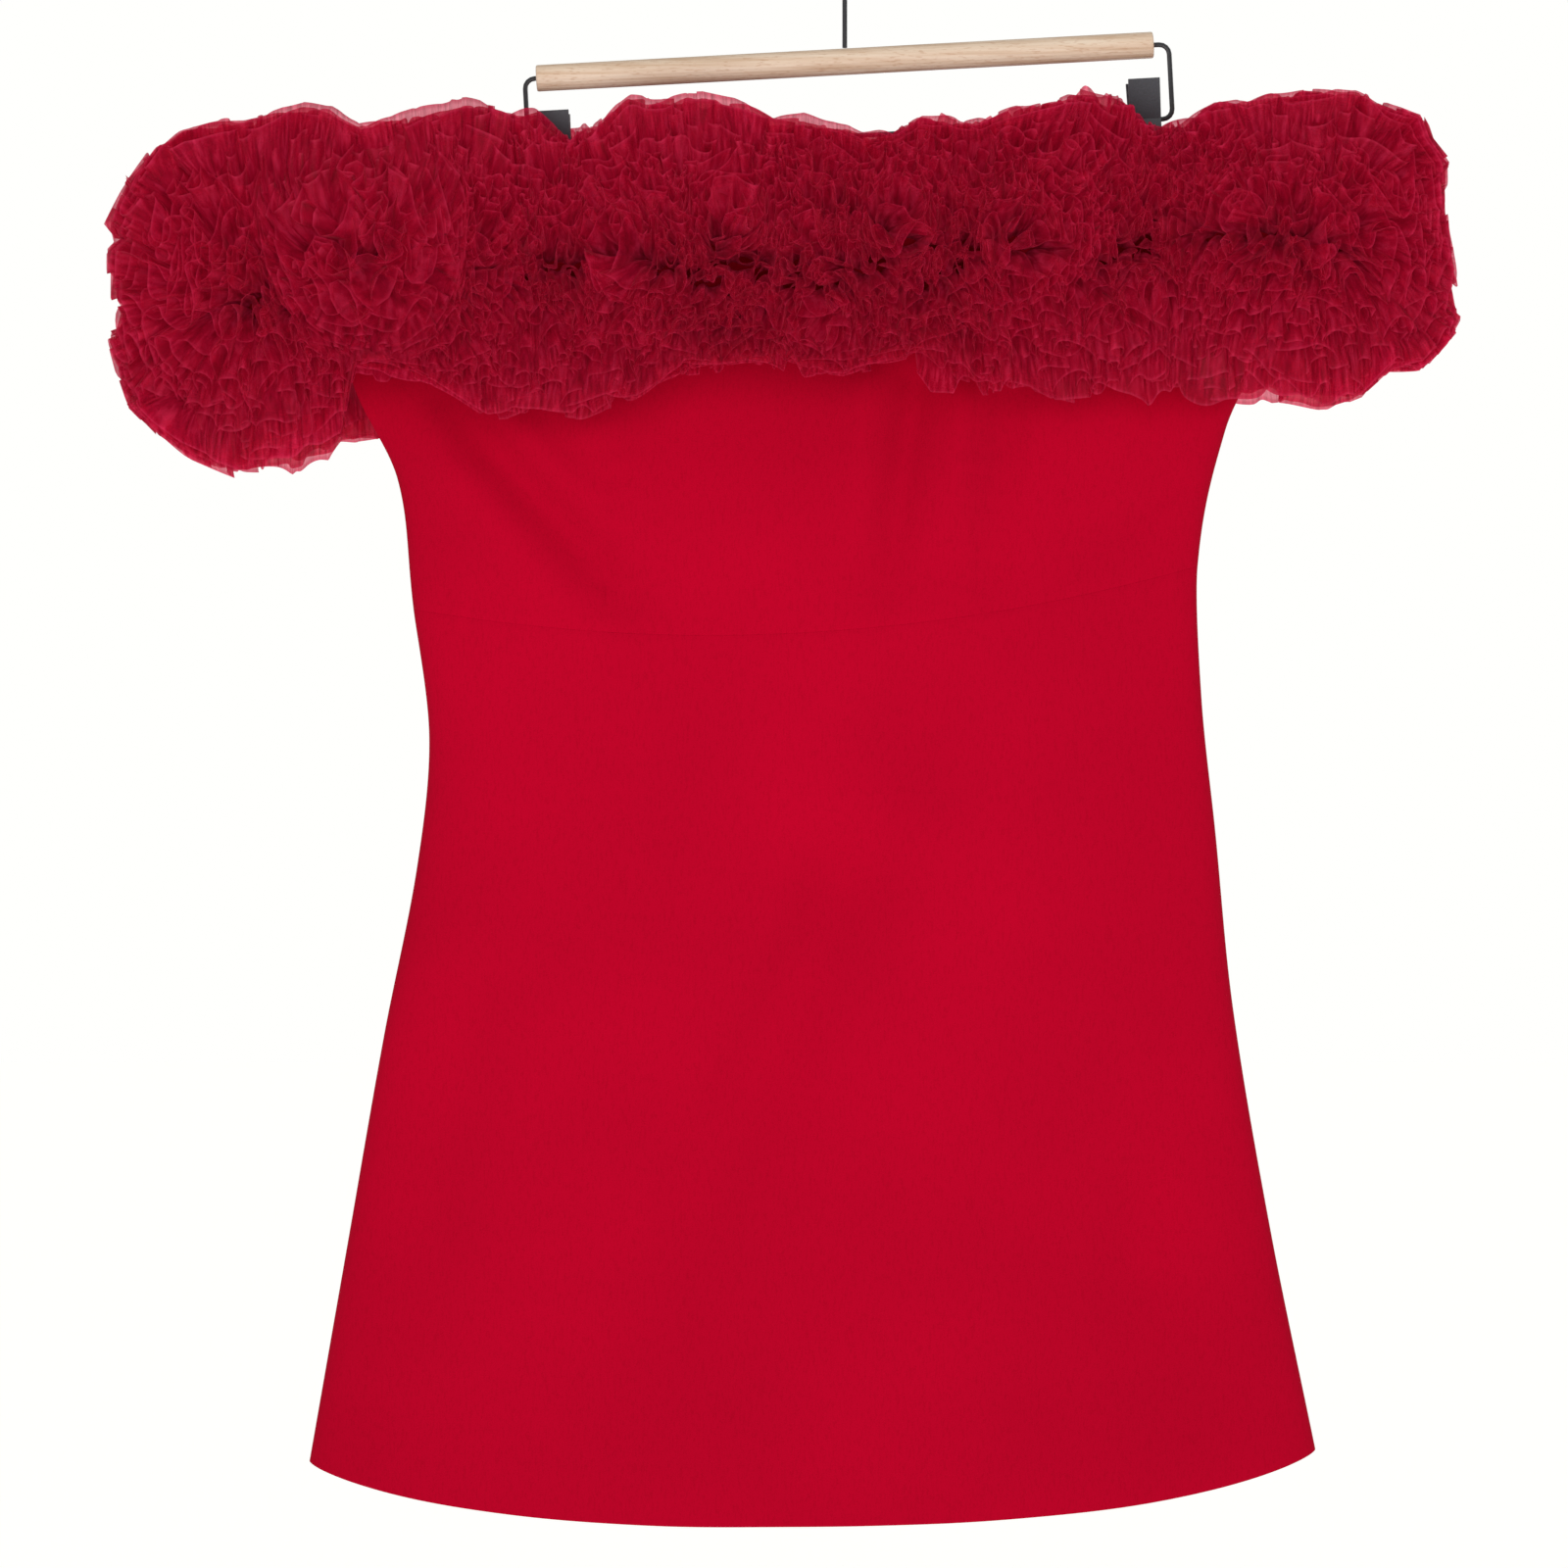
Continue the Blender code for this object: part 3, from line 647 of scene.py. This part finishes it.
def add_panel(name, node, side, seams, rows, across, down):
    """A panel between two seams, each a function of the row that gives its x, or None for a side
    edge. It stands for one CAD node."""

    def place(s, t, inset):
        row = mix(rows[0], rows[1], t)
        left, right = (
            end if seam is None else share_at(seam(row) + offset * SEWN_GAP / 2, row)
            for seam, end, offset in zip(seams, (0.0, 1.0), (1, -1))
        )
        at = mix(left, right, s)
        points = body(at, row, side, inset)
        x, z = points[:, 0], points[:, 2]
        length = BODICE_LENGTH if rows[1] <= WAIST else SKIRT_LENGTH
        from_waist = np.abs(row - WAIST) * length
        roll = groove(from_waist) + pucker(from_waist, x, 21)
        for seam in seams:
            if seam is not None:
                distance = np.abs(x - seam(row))
                roll = roll + groove(distance, PRINCESS_DEPTH) + pucker(distance, z, 22)
        if name == "crepe_skirt_front":
            for (x0, z0), (x1, z1) in DARTS:
                share = np.clip((z / MM - z0) / (z1 - z0), 0, 1)
                distance = np.hypot(x - mix(x0, x1, share) * MM, np.maximum(z1 * MM - z, 0))
                fade = 1 - ease((share - DART_FADE_START) / (1 - DART_FADE_START))
                roll = roll + groove(distance, DART_DEPTH) * mix(DART_END_SHARE, 1, fade)
                roll = roll + pucker(distance, z, 23) * DART_PUCKER
        if rows[1] == HEM:
            turned = ease(((HEM - row) * length - HEM_TURN) / HEM_STEP_WIDTH)
            roll = roll + HEM_STEP * turned
        flatness = 1 - clip_pinch(x, row)
        points[:, 1] -= side * roll * flatness
        return points

    obj = add_wall(name, across, down, place, CREPE_WALL)
    finish_cloth(obj, crepe, [node])
    return obj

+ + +

» TASK GOAL
Nothing in the data may differ; print all of it exactly as written.

» FINAL RESULT
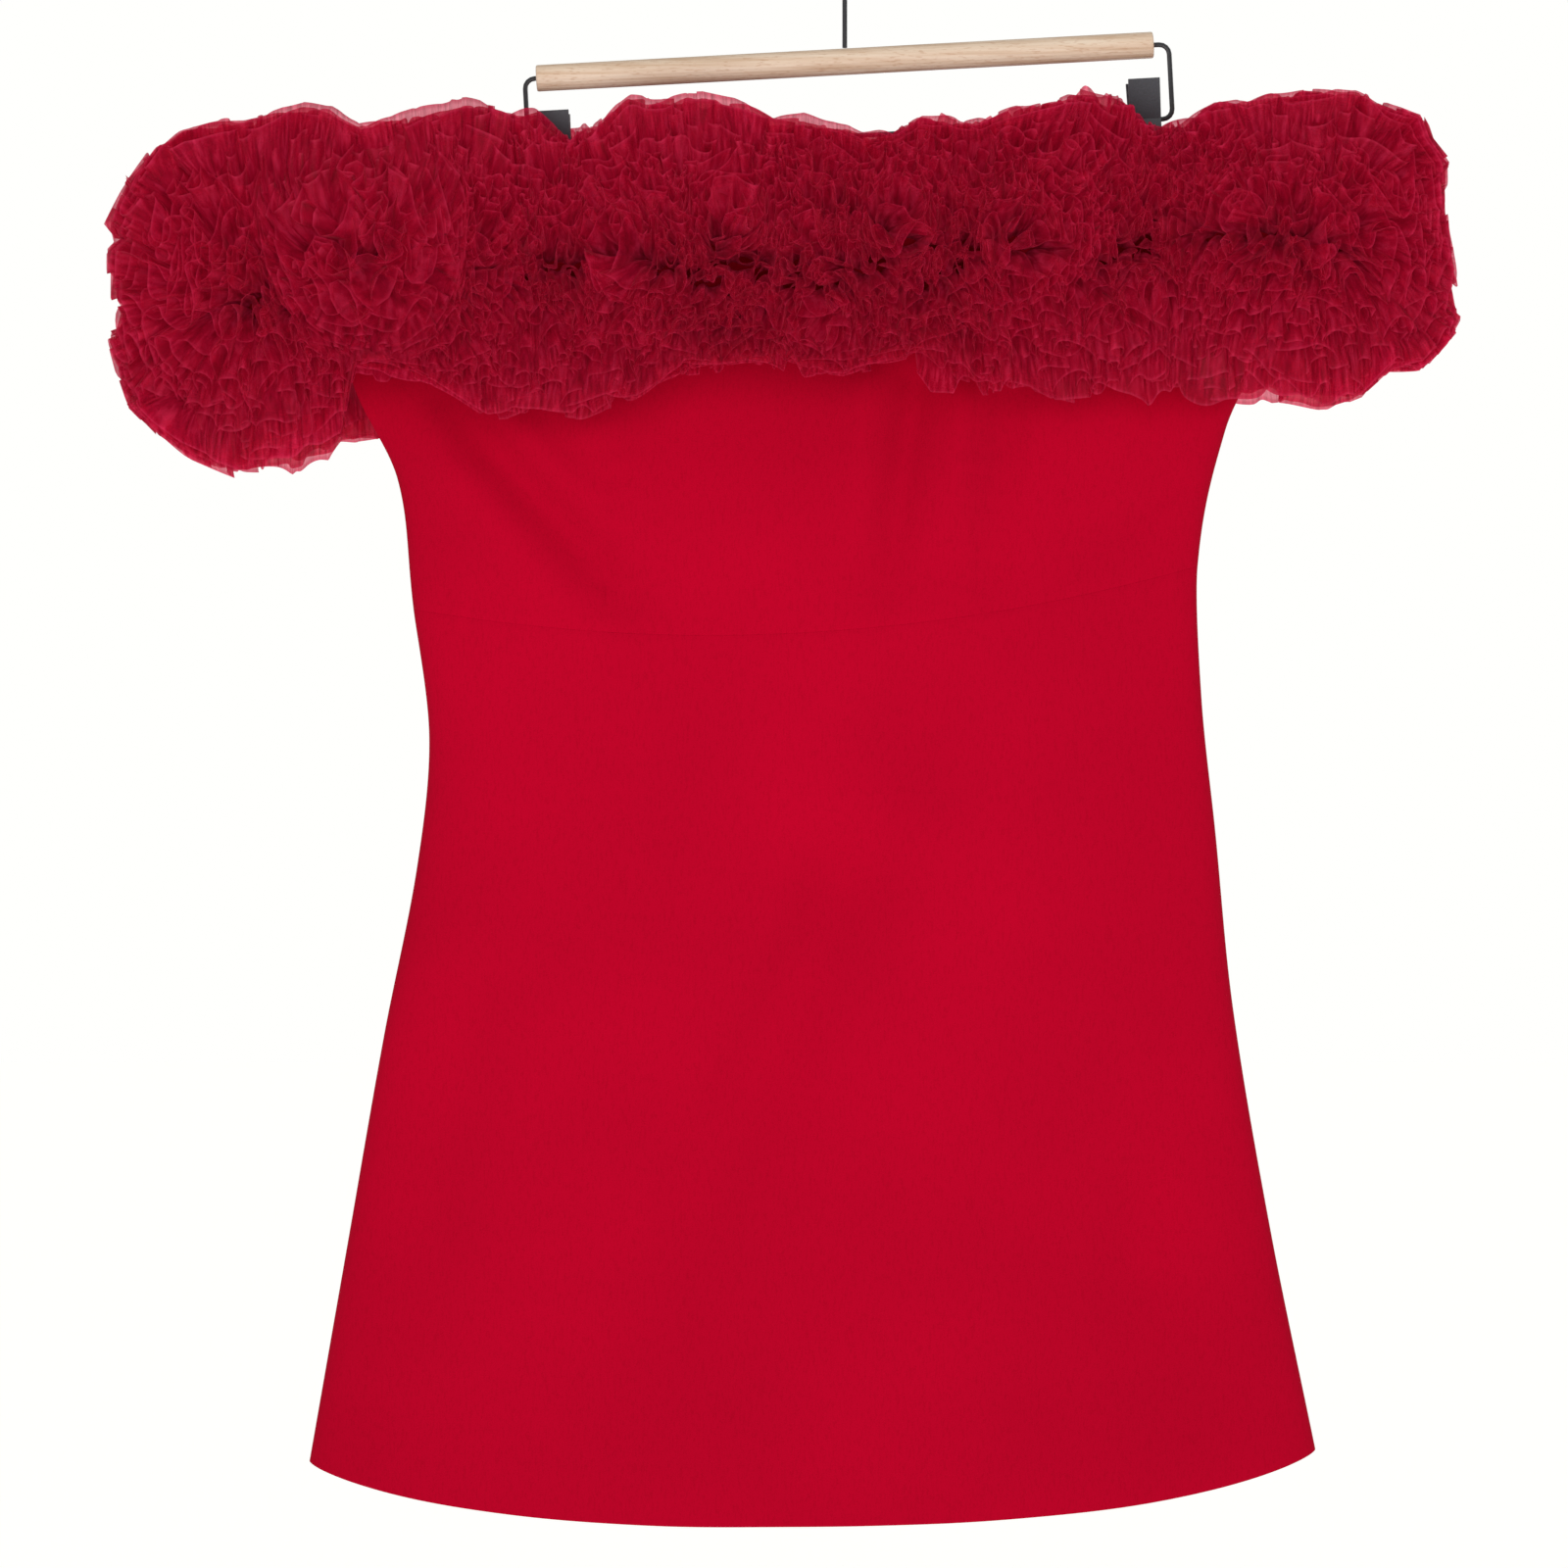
Continue the Blender code for this object: part 3, from line 647 of scene.py. This part finishes it.
def add_panel(name, node, side, seams, rows, across, down):
    """A panel between two seams, each a function of the row that gives its x, or None for a side
    edge. It stands for one CAD node."""

    def place(s, t, inset):
        row = mix(rows[0], rows[1], t)
        left, right = (
            end if seam is None else share_at(seam(row) + offset * SEWN_GAP / 2, row)
            for seam, end, offset in zip(seams, (0.0, 1.0), (1, -1))
        )
        at = mix(left, right, s)
        points = body(at, row, side, inset)
        x, z = points[:, 0], points[:, 2]
        length = BODICE_LENGTH if rows[1] <= WAIST else SKIRT_LENGTH
        from_waist = np.abs(row - WAIST) * length
        roll = groove(from_waist) + pucker(from_waist, x, 21)
        for seam in seams:
            if seam is not None:
                distance = np.abs(x - seam(row))
                roll = roll + groove(distance, PRINCESS_DEPTH) + pucker(distance, z, 22)
        if name == "crepe_skirt_front":
            for (x0, z0), (x1, z1) in DARTS:
                share = np.clip((z / MM - z0) / (z1 - z0), 0, 1)
                distance = np.hypot(x - mix(x0, x1, share) * MM, np.maximum(z1 * MM - z, 0))
                fade = 1 - ease((share - DART_FADE_START) / (1 - DART_FADE_START))
                roll = roll + groove(distance, DART_DEPTH) * mix(DART_END_SHARE, 1, fade)
                roll = roll + pucker(distance, z, 23) * DART_PUCKER
        if rows[1] == HEM:
            turned = ease(((HEM - row) * length - HEM_TURN) / HEM_STEP_WIDTH)
            roll = roll + HEM_STEP * turned
        flatness = 1 - clip_pinch(x, row)
        points[:, 1] -= side * roll * flatness
        return points

    obj = add_wall(name, across, down, place, CREPE_WALL)
    finish_cloth(obj, crepe, [node])
    return obj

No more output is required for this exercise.